The Appellate Division, Second Department has held that the existence of the mandatory arbitration clause is not a defense to the plaintiff's action, as the defendant has not established the existence of a mandatory arbitration clause and a final award. ""[T]he only basis for a 3211 dismissal relating to arbitration is where there has already been arbitration and an award has been made in it" (Langemyr v. Campbell, 23 AD2d 371, 374, 261 N.Y.S.2d 500 [emphasis and internal quotation marks omitted]; see Hui v. New Clients, Inc., 126 AD3d 759, 759—760, 5 N.Y.S.3d 279). "[T]he existence of an agreement to arbitrate is not a defense to a plenary action and thus it may not be the basis for a motion to dismiss" (Chalom v. Areivim USA, 208 AD3d 552, 553, 173 N.Y.S.3d 571 [internal quotation marks omitted]; see Allied Bldg. Inspectors Intl. Union of Operating Engrs., Local Union No. 211, AFL—CIO v.
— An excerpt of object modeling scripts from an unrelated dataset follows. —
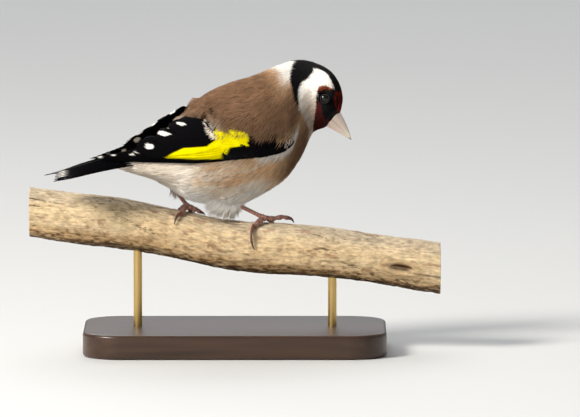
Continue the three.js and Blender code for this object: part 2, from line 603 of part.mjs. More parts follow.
// everything in its group
const goldfinch = new THREE.Group();
goldfinch.add(bird);
bird.add(
  meshOf("torso", torsoSolid, FINISH.brown),
  meshOf("neck", neckSolid, FINISH.brown),
  meshOf("head", headSolid, FINISH.cheek),
  meshOf("bill_upper", bill.upper.subtract(face), FINISH.bone),
  meshOf("bill_lower", bill.lower.subtract(face), FINISH.bone),
  meshOf("wing_right", wings.right, FINISH.black),
  meshOf("wing_left", wings.left, FINISH.black),
  meshOf("tail", tailSolid, FINISH.black),
);
for (const [name, { middle }] of Object.entries(EYES))
  bird.add(meshOf(`eye_${name}`, ballSolid(middle, EYE.radius, undefined, 16), FINISH.eye));
for (const [name, leg] of Object.entries(LEGS)) {
  const thigh = thighSolid(name, leg);
  bird.add(meshOf(`thigh_${name}`, thigh, FINISH.down));
  for (const [piece, solid] of Object.entries(footPieces(name, leg)))
    goldfinch.add(meshOf(piece, solid, piece.startsWith("claw") ? FINISH.claw : FINISH.skin));
}
goldfinch.add(
  meshOf("perch", perchSolid(), FINISH.wood),
  meshOf("stand_base", baseSolid(), FINISH.stained),
  meshOf("stand_rod_left", rodSolid(ROD.at[0]), FINISH.brass),
  meshOf("stand_rod_right", rodSolid(ROD.at[1]), FINISH.brass),
);

export default goldfinch;
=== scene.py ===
# %% [markdown]
# # A European goldfinch on its perch
#
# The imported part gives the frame: every node's place and size. This lesson keeps that frame and
# builds the looks over it. One skin carries the body, thousands of small feathers lie on the
# skin, and the wings, tail, bill, eyes, feet, perch and stand are surfaces worked out with numpy.
# All lengths below are millimetres, and meshes are written in metres.

import math

import bpy
import numpy as np
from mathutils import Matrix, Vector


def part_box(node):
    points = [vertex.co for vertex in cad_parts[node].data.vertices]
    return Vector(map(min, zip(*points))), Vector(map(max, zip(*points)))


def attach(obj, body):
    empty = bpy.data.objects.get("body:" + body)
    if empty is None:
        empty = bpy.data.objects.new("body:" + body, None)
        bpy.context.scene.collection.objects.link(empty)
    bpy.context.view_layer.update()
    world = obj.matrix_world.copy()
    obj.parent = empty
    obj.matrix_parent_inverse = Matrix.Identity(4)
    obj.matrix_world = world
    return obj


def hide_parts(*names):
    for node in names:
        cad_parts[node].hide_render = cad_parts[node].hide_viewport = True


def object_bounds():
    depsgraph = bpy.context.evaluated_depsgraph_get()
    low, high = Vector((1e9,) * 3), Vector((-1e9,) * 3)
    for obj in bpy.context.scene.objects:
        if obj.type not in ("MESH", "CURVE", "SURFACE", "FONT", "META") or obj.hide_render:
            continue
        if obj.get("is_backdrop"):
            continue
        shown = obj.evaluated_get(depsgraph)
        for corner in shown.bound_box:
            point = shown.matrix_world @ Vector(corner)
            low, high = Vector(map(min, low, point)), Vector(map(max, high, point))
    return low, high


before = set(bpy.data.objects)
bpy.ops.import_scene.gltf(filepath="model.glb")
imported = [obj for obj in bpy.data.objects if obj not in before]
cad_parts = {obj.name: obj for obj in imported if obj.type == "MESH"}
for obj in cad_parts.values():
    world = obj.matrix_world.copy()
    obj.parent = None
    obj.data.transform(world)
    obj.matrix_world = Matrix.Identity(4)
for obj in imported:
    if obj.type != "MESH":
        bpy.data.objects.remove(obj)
box_at_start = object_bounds()
rng = np.random.default_rng(11)
MM = 0.001
print("frame nodes:", len(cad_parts))

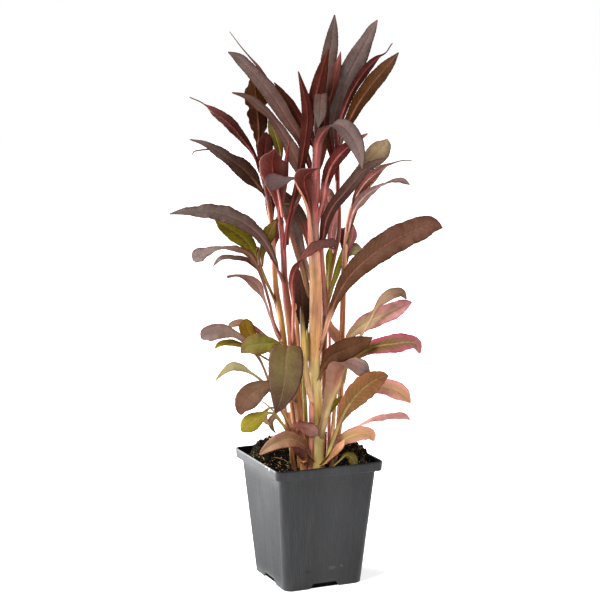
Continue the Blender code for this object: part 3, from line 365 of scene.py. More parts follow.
# Leaf stalks with no blade of their own in sight, from the compost up: ground, band, then points, each across, up,
# away, radius, and where the colours change on the way up
STALKS = {
    "stalk_green": ("stem_yellow", "moss", [
        (-12, 92, -17, 0.9), (-15, 119, -18, 0.8), (-20, 127, -18.5, 0.8), (-25, 134, -19, 0.8),
        (-31, 140, -19, 0.7), (-36, 144, -19, 0.6)]),
    "stalk_bud": ("stem_brown", "umber", [
        (-36.3, 248, -7, 0.9), (-37.2, 258, -7.2, 1.2), (-38, 266, -7.5, 1.0), (-40, 262, -8, 0.6)]),
    "stalk_pale": ("cream", "stem_glow", [
        (4.6, 140, -8, 2.2), (4.4, 144.5, -10, 2.6), (2.1, 153, -12, 2.6), (-1.0, 170, -12.5, 2.6),
        (-2, 187.5, -12, 2.4), (-2.8, 201, -11, 2.0), (-3.6, 212, -9, 1.4), (-4.6, 220, -7, 0.8)],
        (196, "honey", "stem_olive"), (208, "olive_tan", "sage"), (220, "bark", "umber")),
    "side_shoot": ("stem_glow", "stem_peach", [
        (2.6, 76, -12, 2.1), (3.6, 100, -13, 2.0), (4, 125, -12.5, 1.9), (4, 139, -12, 2.1),
        (3.6, 144.5, -11.5, 1.4)]),
    "stalk_peach": ("stem_peach", "stem_brown", [
        (-2, 80, 2, 2.4), (-3.5, 120, 2, 2.4), (-5.5, 160, 3, 2.2), (-7, 200, 4, 1.8), (-9, 235, 5, 1.4)]),
    "stalk_olive": ("stem_olive", "stem_brown", [
        (1, 78, -4, 2.0), (0, 110, -4, 2.0), (-1, 140, -4, 1.9), (-2.5, 165, -3, 1.5), (-3.5, 185, -2, 1.0)],
        (165, "stem_lime", "sage"), (185, "olive_tan", "bark")),
    "stalk_left": ("stem_peach", "stem_brown", [
        (-8, 78, -6, 1.8), (-12, 105, -8, 1.8), (-15.5, 125, -9, 1.7), (-18, 145, -10, 1.5),
        (-21, 165, -10, 1.0)]),
    "stalk_right": ("stem_sand", "stem_brown", [
        (19, 80, -12, 1.7), (20.5, 110, -12, 1.6), (22.5, 140, -11, 1.5), (24, 165, -9, 1.2)]),
    "stalk_back": ("stem_glow", "pale_pink", [
        (17, 80, 14, 1.8), (18, 120, 14, 1.7), (18.2, 160, 14, 1.5), (18, 200, 14, 1.2), (17, 216, 13, 0.8)]),
    "stalk_lime": ("stem_lime", "stem_yellow", [
        (-0.5, 168, -7, 0.9), (0.2, 180, -7, 1.6), (0.4, 192, -6, 1.4), (0.8, 202, -5, 0.6)]),
    "stalk_crossing": ("moss", "stem_umber", [
        (3.5, 226, 0, 2.2), (0.5, 236, -1, 2.3), (-2.6, 248, -1.5, 2.2), (-6.6, 259, -1.5, 2.0),
        (-10.5, 271.5, -1.5, 1.8), (-14.4, 284, -1.5, 1.5), (-18, 293.7, -1, 1.1), (-21, 302, 0, 0.6)],
        (244, "olive_tan", "stem_umber"), (256, "rose_brown", "stem_umber"), (290, "rose_brown", "stem_rose")),
    "fold_rib": ("stem_beige", "stem_rose", [
        (4, 262, -11.5, 2.0), (3.4, 272, -14.2, 2.2), (2.6, 283.5, -16.6, 1.6), (1.2, 295.3, -18.4, 1.25),
        (-1.4, 303.1, -19.6, 1.0), (-4.8, 310.2, -20.4, 0.8), (-7.8, 315.6, -20.6, 0.6),
        (-9.3, 319.3, -20.4, 0.35)]),
    "fold_rib_left": ("stem_rose", "pink", [
        (-18.8, 290, -14, 0.9), (-20.2, 300, -16.6, 0.9), (-21.6, 308, -17.4, 0.8), (-23, 316, -17.8, 0.6),
        (-23.6, 322, -17.8, 0.3)]),
    "stalk_node": ("stem_brown", "rose_tan", [
        (14.2, 212, 3, 1.8), (13.6, 235, -1, 1.9), (12.8, 250, -4.5, 1.9), (11.9, 262, -6, 1.7),
        (11.8, 276, -6, 1.6), (12.6, 290, -6, 1.4), (13, 302, -5, 1.1), (13.4, 316, -4, 0.7)],
        (258, "stem_brown", "stem_rose"), (270, "stem_rose", "stem_red")),
    "stalk_dark": ("stem_red", "dark_wine", [
        (-14.8, 268, -6, 1.2), (-13.4, 283, -6, 1.2), (-9.5, 296, -7, 1.2), (-5.2, 306, -8, 1.3),
        (-3.4, 312, -9, 1.0)]),
}

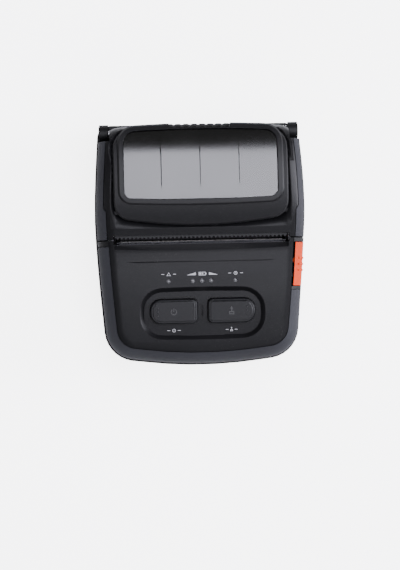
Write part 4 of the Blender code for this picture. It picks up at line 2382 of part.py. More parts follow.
def lid_panel():
    """The raised panel with its ring round the window."""
    material = charcoal_plastic()
    rings = [
        ring(PANEL_SHAPE, 0.0, below_top(-FIT_GAP)),
        ring(PANEL_SHAPE, 0.0, below_top(PANEL_EDGE - PANEL_RISE)),
        ring(PANEL_SHAPE, PANEL_EDGE, below_top(-PANEL_RISE)),
    ]
    panel = loft("lid_panel", rings, material)
    outside = -RING_WIDTH - FIT_GAP
    rings = [
        ring(WINDOW_SHAPE, outside, below_top(-PANEL_RISE / 2)),
        ring(WINDOW_SHAPE, outside, below_top(-PANEL_RISE)),
        ring(WINDOW_SHAPE, outside + RING_RISE, below_top(-PANEL_RISE - RING_RISE)),
    ]
    add(panel, loft("window_ring", rings, material))
    opening = loft(
        "panel_opening",
        [
            ring(WINDOW_SHAPE, -FIT_GAP, below_top(OVERRUN)),
            ring(WINDOW_SHAPE, -FIT_GAP, below_top(-OVERRUN)),
        ],
        material,
    )
    cut(panel, opening)
    return panel


def lid_window():
    """Smoked window with three grooves that narrow towards the slot."""
    material = smoke_window()
    rings = [
        ring(WINDOW_SHAPE, 0.0, below_top(-FIT_GAP)),
        ring(WINDOW_SHAPE, 0.0, below_top(WINDOW_EDGE - FIT_GAP - WINDOW_THICKNESS)),
        ring(WINDOW_SHAPE, WINDOW_EDGE, below_top(-FIT_GAP - WINDOW_THICKNESS)),
    ]
    window = loft("lid_window", rings, material)
    for k, x in enumerate((-FLUTE_X, 0.0, FLUTE_X)):
        sections = []
        for station in range(FLUTE_STATIONS + 1):
            share = station / FLUTE_STATIONS
            y = FLUTE_FRONT_Y + (FLUTE_REAR_Y - FLUTE_FRONT_Y) * share
            size = FLUTE_START_SHARE + (1 - FLUTE_START_SHARE) * share
            surface = top_height(y) + FIT_GAP + WINDOW_THICKNESS + FLUTE_DEPTH * size * FLUTE_CLEAR_SHARE
            sections.append(
                [
                    Vector((x - FLUTE_HALF_WIDTH * size, y, surface)),
                    Vector((x, y, surface - FLUTE_DEPTH * size * 1.1)),
                    Vector((x + FLUTE_HALF_WIDTH * size, y, surface)),
                    Vector((x, y, surface + FLUTE_DEPTH)),
                ]
            )
        cut(window, stack(f"flute_{k}", sections, material))
    return window


def platen_holder():
    """Bracket under the lid that carries the platen shaft on its two arms."""
    material = black_plastic()
    count = 6
    places = [HOLDER_FRONT_Y + (HOLDER_REAR_Y - HOLDER_FRONT_Y) * k / count for k in range(count + 1)]
    upper = [(y, top_height(y) - THIN_WALL - FIT_GAP) for y in places]
    lower = [(y, z - HOLDER_THICKNESS) for y, z in reversed(upper)]
    holder = prism("platen_holder", upper + lower, "X", -ARM_OUTER, ARM_OUTER, material)
    for side, word in ((-1, "left"), (1, "right")):
        low, high = sorted((side * ARM_INNER, side * ARM_OUTER))
        eye = rod(f"holder_eye_{word}", "X", PLATEN_AXIS, HOLDER_RING_RADIUS, low, high, material, 20)
        inner, outer = sorted((side * ARM_INNER, side * (ARM_OUTER - FIT_GAP / 3)))
        arm = block(
            f"holder_arm_{word}",
            (inner, HOLDER_FRONT_Y + FIT_GAP, PLATEN_Z),
            (outer, PLATEN_Y + HOLDER_RING_RADIUS - FIT_GAP / 3, lower[-1][1] + SHEET),
            material,
        )
        add(holder, eye, arm)
        bore = rod(
            f"holder_bore_{word}",
            "X",
            PLATEN_AXIS,
            SHAFT_RADIUS + FIT_GAP,
            low - SHEET,
            high + SHEET,
            material,
            20,
        )
        hole = rod(
            f"holder_screw_hole_{word}",
            "Z",
            (side * HOLDER_SCREW_X, HOLDER_SCREW_Y),
            SCREW_SHANK_RADIUS + FIT_GAP,
            0.0,
            CROWN_HEIGHT,
            material,
            12,
        )
        cut(holder, bore, hole)
    return holder


def holder_screw(name, side):
    material = steel()
    top = top_height(HOLDER_SCREW_Y) - FIT_GAP * 2
    lean = top_height(HOLDER_SCREW_Y + SCREW_HEAD_RADIUS) - top_height(HOLDER_SCREW_Y)
    seat = top_height(HOLDER_SCREW_Y) - THIN_WALL - HOLDER_THICKNESS - FIT_GAP * 2 - lean
    profile = [
        (SCREW_HEAD_RADIUS * 0.7, seat - SHEET),
        (SCREW_HEAD_RADIUS, seat - SHEET / 2),
        (SCREW_HEAD_RADIUS, seat),
        (SCREW_SHANK_RADIUS, seat),
        (SCREW_SHANK_RADIUS, top),
    ]
    return turned(name, "Z", (side * HOLDER_SCREW_X, HOLDER_SCREW_Y), profile, material, 12)


def platen_roller():
    return sleeve(
        "platen_roller",
        "X",
        PLATEN_AXIS,
        PLATEN_RADIUS,
        SHAFT_RADIUS + FIT_GAP,
        -ROLLER_HALF,
        ROLLER_HALF,
        platen_rubber(),
        40,
    )


def platen_shaft():
    return rod(
        "platen_shaft",
        "X",
        PLATEN_AXIS,
        SHAFT_RADIUS,
        -GEAR_OUTER - FIT_GAP,
        PLATE_OUTER + FIT_GAP,
        steel(),
        20,
    )


def platen_bush(name, side):
    low, high = sorted((side * HOOK_INNER, side * PLATE_OUTER))
    material = finish("bearing white", (0.72, 0.71, 0.68), 0.45)
    return sleeve(name, "X", PLATEN_AXIS, BUSH_RADIUS, SHAFT_RADIUS + FIT_GAP, low, high, material, 28)


def hinge_pin():
    reach = BLOCK_INNER + BLOCK_WIDTH - THIN_WALL - FIT_GAP
    return rod("hinge_pin", "X", (HINGE_Y, HINGE_Z), PIN_RADIUS, -reach, reach, steel(), 16)


def lid_spring():
    start = KNUCKLE_START + LID_KNUCKLE_LENGTH + FIT_GAP
    end = BLOCK_INNER - FIT_GAP
    return coil(
        "lid_spring",
        "X",
        (HINGE_Y, HINGE_Z),
        start,
        end,
        LID_SPRING_RADIUS,
        LID_SPRING_WIRE,
        LID_SPRING_TURNS,
        steel(),
    )


def latch_spring():
    """Torsion spring on the latch shaft. It closes the hooks and lifts the release button."""
    end = HOOK_INNER - FIT_GAP
    return coil(
        "latch_spring",
        "X",
        LATCH_AXIS,
        end - LATCH_SPRING_LENGTH,
        end,
        LATCH_SHAFT_RADIUS + FIT_GAP + HEAD_SPRING_WIRE / 2,
        HEAD_SPRING_WIRE,
        LATCH_SPRING_TURNS,
        steel(),
    )


def main():
    clear_scene()
    lower_case()
    front_cover()
    front_bumper()
    chassis()
    tear_bar()
    head_spring("head_spring_left", -1)
    head_spring("head_spring_right", 1)
    drive_motor()
    media_tray()
    media_sensor()
    main_board()
    key_board()
    light_guide()
    battery_terminal()
    data_socket()
    power_socket()
    hinge_pin()
    lid_spring()
    latch_spring()
    for k, place in enumerate(post_places()):
        case_screw(f"case_screw_{k + 1}", place)
    for side, word in ((-1, "left"), (1, "right")):
        chassis_screw_shape(side, f"chassis_screw_{word}", 0.0, steel())

    lid_axis = axis_empty("lid_axis", (0.0, HINGE_Y, HINGE_Z))
    carry(
        lid_axis,
        lid_frame(),
        lid_panel(),
        lid_window(),
        lid_strip("lid_strip_left", -1),
        lid_strip("lid_strip_right", 1),
        platen_holder(),
        platen_bush("platen_bush_left", -1),
        platen_bush("platen_bush_right", 1),
        holder_screw("holder_screw_left", -1),
        holder_screw("holder_screw_right", 1),
    )
    platen_axis = axis_empty("platen_axis", (0.0, *PLATEN_AXIS))
    platen_gear = train_gear(
        "platen_gear", PLATEN_AXIS, PLATEN_TEETH, PLATEN_PHASE, SHAFT_RADIUS + FIT_GAP
    )
    carry(platen_axis, platen_roller(), platen_shaft(), platen_gear)
    gears = (
        ("lower_gear", LOWER_AXIS, LOWER_TEETH, LOWER_PHASE),
        ("upper_gear", UPPER_AXIS, UPPER_TEETH, UPPER_PHASE),
    )
    for name, axis, teeth, phase in gears:
        gear = train_gear(name, axis, teeth, phase, STUD_RADIUS + FIT_GAP)
        carry(axis_empty(f"{name}_axis", (0.0, *axis)), gear)
    carry(axis_empty("motor_axis", (0.0, *MOTOR_AXIS)), motor_pinion())

    latch_axis = axis_empty("latch_axis", (0.0, *LATCH_AXIS))
    carry(latch_axis, latch_shaft(), latch_hook("latch_hook_left", -1), latch_hook("latch_hook_right", 1))
    release_y = (RELEASE_FRONT_Y + RELEASE_REAR_Y) / 2
    release_axis = axis_empty("release_axis", (HALF_WIDTH - SHOULDER, release_y, RELEASE_LOW))
    carry(release_axis, release_button())
    middle_x = (BUTTON_INNER + BUTTON_OUTER) / 2
    middle_y = (BUTTON_FRONT_Y + BUTTON_REAR_Y) / 2
    for name, side in (("power_button", -1), ("feed_button", 1)):
        axis = axis_empty(f"{name}_axis", (side * middle_x, middle_y, top_height(middle_y)))
        carry(axis, button_key(name, side, button_rubber()))

    head_axis = axis_empty("head_axis", (0.0, (HEAD_REAR_Y + HEAD_FRONT_Y) / 2, HEAD_LOW))
    carry(head_axis, head_plate(), print_head())
    for name, side in (("media_guide_left", -1), ("media_guide_right", 1)):
        carry(axis_empty(f"{name}_axis", (side * ARM_INNER, ROLL_Y, TRAY_TOP)), media_guide(name, side))
    carry(axis_empty("guide_pinion_axis", (0.0, ROLL_Y, RACK_LOW)), guide_pinion())
    carry(axis_empty("battery_axis", (0.0, (BATTERY_FRONT_Y + BATTERY_REAR_Y) / 2, 0.0)), battery_pack())
    carry(axis_empty("catch_axis", (0.0, CATCH_BODY_Y[0], CATCH_LOW)), battery_catch())
    port_y = (PORT_FRONT_Y + PORT_REAR_Y) / 2
    port_x = (body_width(PORT_FRONT_Y) + body_width(PORT_REAR_Y)) / 2 - PORT_INSET
    carry(axis_empty("port_axis", (-port_x, port_y, PORT_LOW)), port_cover())


main()
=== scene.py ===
"""Finish of a portable label printer: smooth shells, moulded and printed details, materials and studio."""

import json
import math

import bmesh
import bpy
from bpy.props import FloatProperty, FloatVectorProperty, PointerProperty
from mathutils import Matrix, Vector

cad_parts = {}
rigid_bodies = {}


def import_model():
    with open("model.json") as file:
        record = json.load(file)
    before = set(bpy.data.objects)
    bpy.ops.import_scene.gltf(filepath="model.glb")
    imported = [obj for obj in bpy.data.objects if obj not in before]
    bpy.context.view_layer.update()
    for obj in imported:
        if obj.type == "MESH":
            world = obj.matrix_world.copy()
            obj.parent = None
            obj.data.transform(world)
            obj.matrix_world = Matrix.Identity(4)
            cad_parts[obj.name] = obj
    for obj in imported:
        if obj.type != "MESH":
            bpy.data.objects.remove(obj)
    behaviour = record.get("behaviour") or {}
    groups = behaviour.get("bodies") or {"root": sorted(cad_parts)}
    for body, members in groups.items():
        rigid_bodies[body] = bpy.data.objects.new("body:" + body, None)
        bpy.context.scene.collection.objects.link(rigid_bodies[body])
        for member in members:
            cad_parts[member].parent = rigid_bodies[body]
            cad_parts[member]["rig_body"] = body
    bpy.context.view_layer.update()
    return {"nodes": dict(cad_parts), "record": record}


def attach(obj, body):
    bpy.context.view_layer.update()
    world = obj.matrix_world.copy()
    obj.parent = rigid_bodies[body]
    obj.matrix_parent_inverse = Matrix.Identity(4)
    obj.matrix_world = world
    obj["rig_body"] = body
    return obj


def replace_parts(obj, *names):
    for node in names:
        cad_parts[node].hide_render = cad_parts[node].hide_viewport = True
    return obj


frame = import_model()
NODES = frame["nodes"]
SLOTS = {row["node"]: row["material_slot"] for row in frame["record"]["subparts"]}

bl_info = {
    "name": "Label Printer Finish",
    "version": (1, 0, 0),
    "blender": (4, 5, 0),
    "location": "View3D > Sidebar > Printer",
    "description": "Dresses the portable label printer and sets up its studio",
    "category": "Object",
}

MM = 0.001
NEAR = 0.01 * MM
MERGE = 0.002 * MM
FINE_MERGE = 0.001 * MM
SHARP_ANGLE = math.radians(24.0)
SMOOTH_ANGLE = math.radians(32.0)

# Top surface of the body
FRONT_HEIGHT = 49.1949 * MM
FRONT_FALL = 9.0 * MM
FRONT_FALL_POWER = 1.6
HALF_LENGTH = 60.0 * MM
CROWN_HEIGHT = 57.4 * MM
CROWN_Y = 32.0 * MM
CROWN_RADIUS = 62.4 * MM

# Key field
KEY_Y = -33.45 * MM
KEY_X = 14.2 * MM
KEY_RISE = 0.6 * MM
FIELD_DEPTH = 2.0 * MM
LABEL_Y = -43.0 * MM
MARK_ROW_Y = -15.0 * MM
LAMP_OUTER_X = 16.4 * MM
DOTS_X = 22.0 * MM

# Tear bar
TEAR_HALF = 41.5 * MM
TEAR_FRONT_Y = 0.3 * MM
TEAR_REAR_Y = 1.1 * MM
TEAR_TOP = 48.6 * MM
TEAR_BOTTOM = 44.6 * MM
TOOTH_PITCH = 0.83 * MM
TOOTH_DEPTH = 0.45 * MM
TOOTH_TIP = (0.16, 0.22)


def colour_setting(name, description, default):
    words = {"name": name, "description": description}
    return FloatVectorProperty(**words, subtype="COLOR", size=3, default=default, min=0.0, max=1.0)


def number_setting(name, description, default, low, high, **kind):
    return FloatProperty(name=name, description=description, default=default, min=low, max=high, **kind)


def length_setting(*values):
    """A length in metres, from the same values as number_setting."""
    return number_setting(*values, subtype="DISTANCE", unit="LENGTH")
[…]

Office of Labor Relations of City of NY, 45 NY2d 735, 738, 408 N.Y.S.2d 476, 380 N.E.2d 303)." (Matter of Sassouni, 224 AD3d 693, 695 [2nd Dept. 2024]. See also C & M 345 N. Main St., LLC v. Nikko Const. Corp., 96 AD3d 794, 795, 946 N.Y.S.2d 241, 242 [2nd Dept. 2012]: "However, an agreement to submit a dispute to mediation and arbitration is not a defense to an action, and, thus, may not be the basis for a motion to dismiss a complaint based on documentary evidence [citations omitted]." See also Mozzachio v. Schanzer, 188 AD3d 873 [2nd Dept. 2020].)[FN10]
The Appellate Division, Third Department has similarly held. "However, under established law, "[a]n agreement to arbitrate is not a defense to an action" and, thus, "may not be the basis for a motion to dismiss" (Allied Bldg. Inspectors Intl. Union of Operating Engrs., Local Union No. 211, AFL—CIO v. Office of Labor Relations of City of NY, 45 NY2d 735, 738, 408 N.Y.S.2d 476, 380 N.E.2d 303 [1978]; see Hui v. New Clients, Inc., 126 AD3d 759, 759—760, 5 [*4]N.Y.S.3d 279 [2015]; Matter of Birchwood Vil. LP v. Assessor of the City of Kingston, 94 AD3d 1374, 1375—1376, 943 N.Y.S.2d 258 [2012]). Eisner's cross motion to dismiss based upon CPLR 3211(a)(1), premised upon the agreement to arbitrate, does not entitle him to dismissal of this action (see Hui v. New Clients, Inc., 126 AD3d at 759—760, 5 N.Y.S.3d 279; Matter of Birchwood Vil. LP v. Assessor of the City of Kingston, 94 AD3d at 1375—1376, 943 N.Y.S.2d 258)." (Piller v. Tribeca Dev. Grp. LLC, 156 AD3d 1257, 1259—60 [3rd Dept. 2017]. See also Birchwood Vill. LP v. Assessor of City of Kingston, 94 AD3d 1374 [3rd Dept. 2012].)
The Appellate Division, Fourth Department has also held that an agreement to arbitrate is not a defense to an action. (Kaleida Health v. Univera Healthcare, 114 AD3d 1238, 1239 [4th Dept. 2014]: "Utica's further contention that this action is barred because plaintiff was required to arbitrate this dispute is without merit because "[a]n agreement to arbitrate is not a defense to an action" (Allied Bldg. Inspectors Intl. Union of Operating Engrs., Local Union No. 211, AFL—CIO v. Office of Labor Relations of City of NY, 45 NY2d 735, 738, 408 N.Y.S.2d 476, 380 N.E.2d 303), . . .".)
Thus, the motion to dismiss is DENIED.
Although some courts have held that the appropriate remedy is a stay of the underlying action (see e.g., Birchwood Vill. LP v. Assessor of City of Kingston, 94 AD3d at 1376) the Court declines to do so here. Neither side has moved to compel arbitration, and the defendant may choose to waive its right to arbitrate and proceed with the underlying litigation.
Based upon the foregoing, and the papers submitted herein,[FN11] it is hereby
ORDERED that the defendants' motion to dismiss is DENIED.